On the one hand, Aleksandrov argued, the West could be counted on to play up the threat any revision of Montreux would have to Turkish sovereignty and use that to keep Ankara in the Western column. And on the other hand, Turkey, too, has an interest in keeping outside ships in the Black Sea to a minimum and thus (at least at present) serves as Moscow’s best ally in limiting a NATO presence there (Politexpert.net, March 31).

Other Russian commentators agree. Aleksandr Zbitnyev, for example, adds that “any revision of the Convention or its replacement by a more up-to-date treaty would inevitably lead to a strengthening of the Turkish position”—Montreux, after all, was adopted when Turkey was much weaker than it is today—and that would “harm all other countries, including Russia” (66news.ru, April 2).

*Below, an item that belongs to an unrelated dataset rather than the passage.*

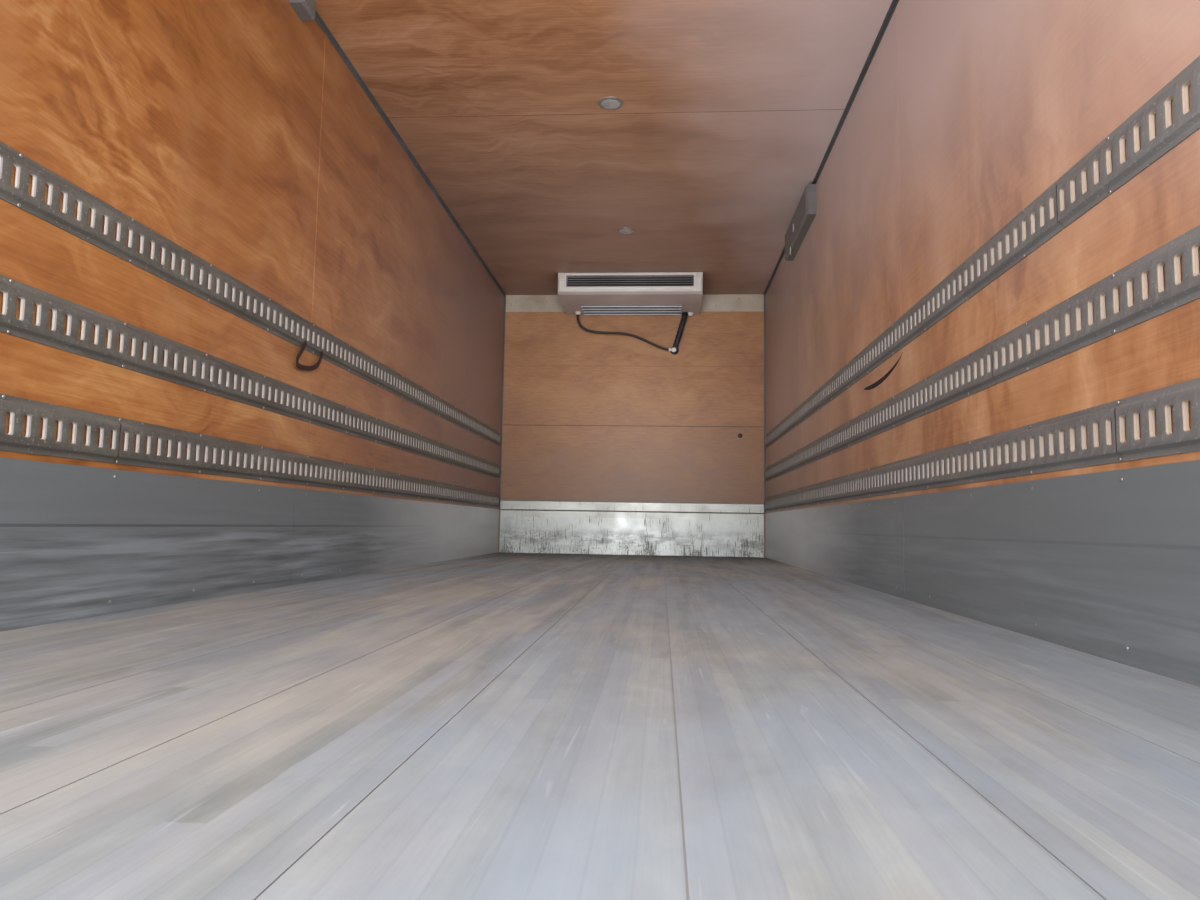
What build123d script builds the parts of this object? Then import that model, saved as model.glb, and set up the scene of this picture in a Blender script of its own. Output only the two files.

He further argues that if Russian experts or politicians raise this issue too often, it will not only drive Ankara into the hands of NATO but also prompt the West to support Turkey’s construction of a canal bypassing the Straits. Such a canal would not be governed by the Montreux Convention, Zbitnyev says; and consequently, the West could introduce far more ships for far longer, exactly the reverse of what Moscow wants.

This back-and-forth discussion in Russia does not mean Moscow is not interested in changing the terms of the 1936 Convention; it very much is. But at present, it feels that it cannot move forward too publicly in that direction lest it create a situation that would lead to a deterioration of Russian-Turkish relations and more firmly cement Turkey in the Western alliance. Consequently, Moscow is likely to tone down its rhetoric—Duma members have said as much to Crimean deputies (Moika78.ru, March 30)—while pursuing talks about possible changes via less public diplomatic channels.